As Abhi decides not to work for Diwakar's musical any more and breaks down in his proclamation of his pining for Rewa, the movie ends (rather abruptly, as Ravi says is the hallmark of Ramu movies) with Diwakar, too, declaring his love for Rewa and Rewa making the final choice.

The movie, as I said earlier, lacks speed. What it has in plenty, however, is realism. Right from the first bus scene where the conversation between the lead pair is interrupted periodically by the conductor's bells and the coming in/going out of passengers, to the scenes on the movie sets with aparent hits on candy-floss genre, the movie is as real as they come. Not that being realistic takes something away from the movie...rather, it only adds to it. However, all this realism needed to be at a pace where it made sense. The sluggish nature of the screenplay leaves hardly any scope to identify and appreciate the nuances that make Ramu such an acclaimed movie-maker.

At times, the sets and the costumes go over the board, too. The sleaze show that Antara Mali presents for the B-crowd starts getting to the head after some time, too. Instead of slowly appealing, as Urmila was in Rangeela, Antara tries too hard and does an overkill (yes, despite showing all flesh that she could probably have without the movie getting an A certificate).

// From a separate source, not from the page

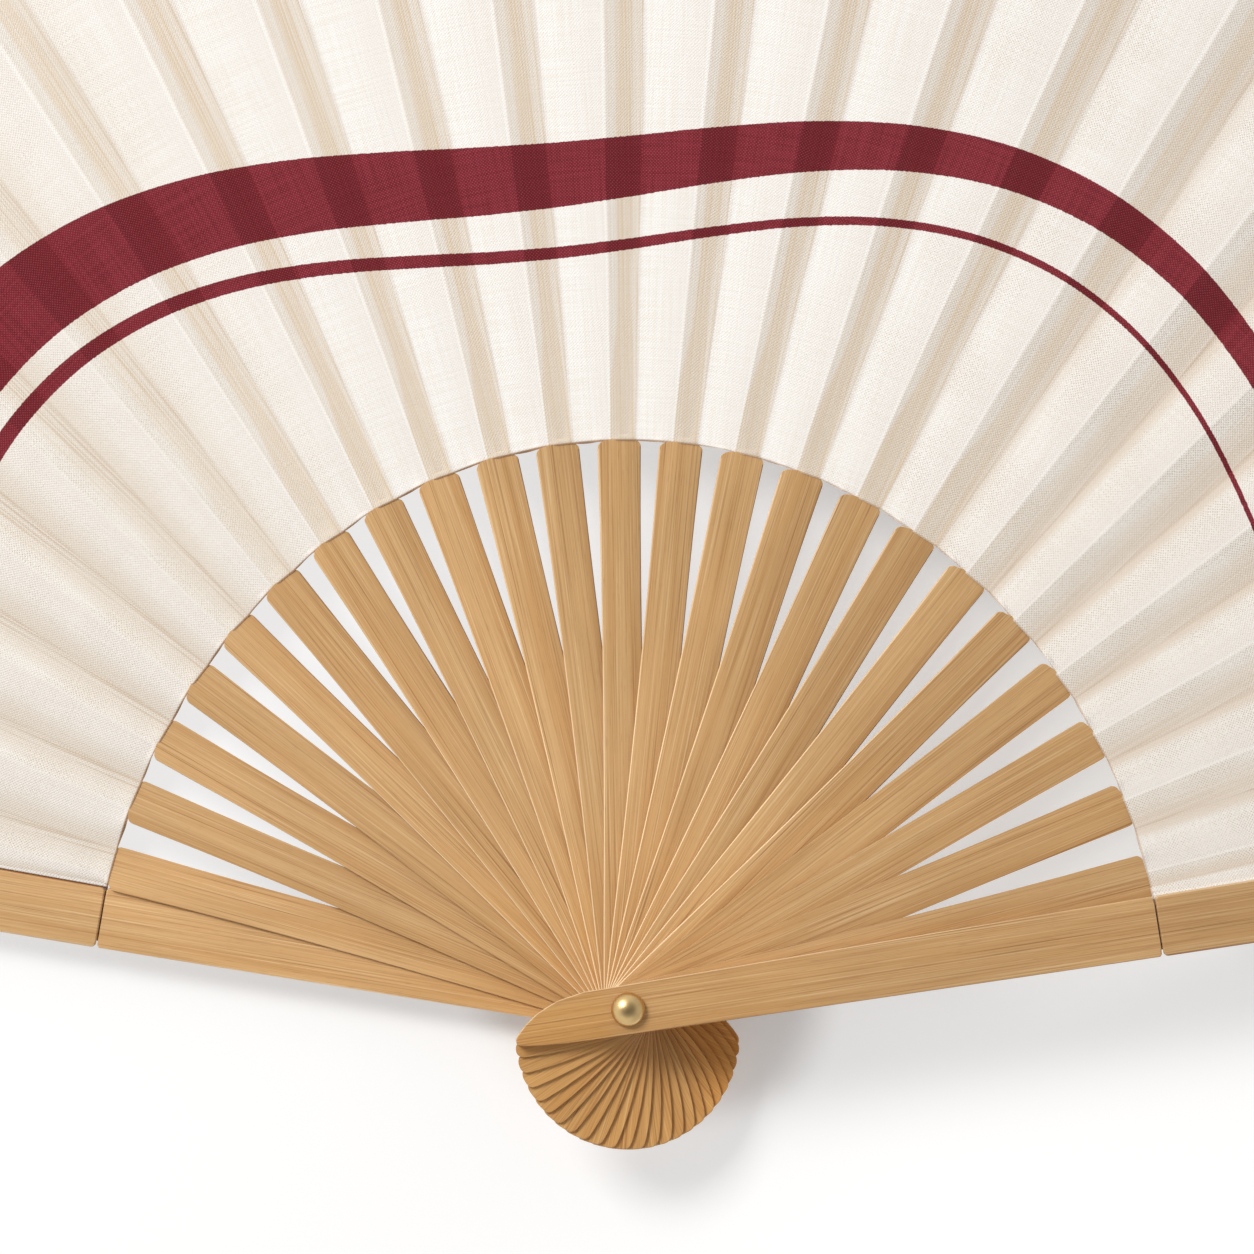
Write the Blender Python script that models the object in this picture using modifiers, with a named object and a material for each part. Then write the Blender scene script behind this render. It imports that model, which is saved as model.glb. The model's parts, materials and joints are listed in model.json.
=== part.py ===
"""Folding fan: two guards and twenty-three ribs on one brass rivet, with a pleated cloth leaf.

Metres, +Z up. The fan lies open and flat with its front towards +Z. The rivet's axis is Z, and the
rivet's flat rear face is at the origin. Every stick is drawn along its own +X, from the rivet out
to the rim, and is then turned about the rivet to its place in the fan. The back guard lies lowest,
each stick to its right lies on the one before, and the front guard lies on top.
"""

import math

import bmesh
import bpy
from mathutils import Matrix, Vector

# Places of the sticks, in degrees about the rivet, from the back guard on the left to the front one
RIB_COUNT = 23
BACK_GUARD_DEG = 170.3
FRONT_GUARD_DEG = 8.9
MIDDLE_RIB_DEG = 90.9
RIB_SPREAD_DEG = 69.2
RIB_LEAN_DEG = 1.3
RIB_SLACK_DEG = 6.0

# Thicknesses in the stack of sticks
RIB_THICKNESS = 0.00045
GUARD_THICKNESS = 0.0022
STICK_CLEARANCE = 0.00025

# Outline of a rib's shank
PIVOT_HALF_WIDTH = 0.0043
WAIST_HALF_WIDTH = 0.0034
WAIST_REACH = 0.060
SHOULDER_HALF_WIDTH = 0.0038
SHOULDER_RADIUS = 0.0012
SHOULDER_ARCH = 0.00035
SHANK_STATION_SHARES = (0.14, 0.3, 0.4, 0.5, 0.58, 0.66, 0.75, 0.86)

# Narrow slip that carries the leaf on each rib
SLIP_HALF_WIDTH = 0.0013
SLIP_TIP_HALF_WIDTH = 0.0010
SLIP_TIP_REACH = 0.2035
SLIP_THICKNESS = 0.0002
SLIP_STATION_SHARES = (0.04, 0.35, 0.7)
SLIP_FILLET = 0.0004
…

Abhishek, on the other hand, does not seem to be trying at all. Though the character does need the intense, brooding, and even arrogant part that Abhishek looks, there are ocassions when he plays it in too subdued a manner, which again adds to the overall sluggish and dull feel of the movie. Ritesh Deshmukh, as Diwakar, will surprise the audience with his credible peformance. After Masti, I had almost written off this actor who proves with this movie that he is made of sterner stuff. A very restrained, and to-the-tee performance should surely earn him some browney points.

The direction, as in all Ramu movies, is a little hatke. The shades of darkness and light are mixed to perfection, and so are the facial expressions in the dances and the scenes. Inspite of being based on dance, the movie surprisingly lacks good music (except one or two catchy numbers). Though the dance is there, it looks more of a gymnastic performance than dance. Given that dance, like gymnastics, requires fluidity of body, but does every step requires twisting your legs back in some sparingly believable postures? But then again, from the point of view of the choreographer, the movie's dance steps might look, nothing against them as I do not have enough expertise or even knowledge to talk about this area.

The typical Diwali movie-goer who is looking for a bit of all-in-one, will be disappointed with Naach. Although he will get more than his dose of sleaze, he will, in all probability, find the movie a little too heavy and dull and slow. Despite some very interesting scenarios that could have been built in the story (especially when the movie starts with Abhi and Rewa in the lead), the screenplay fails to capitalize on them and disappoints the public. The domain experts (that is the dancers, choreographers, et al) will probably like the bits and pieces, but even they will not be satisfied with the overall effect. As for the parallel cinema enthusiasts, it would be difficult for even them to appreciate this half-escapist, half-realistic movie.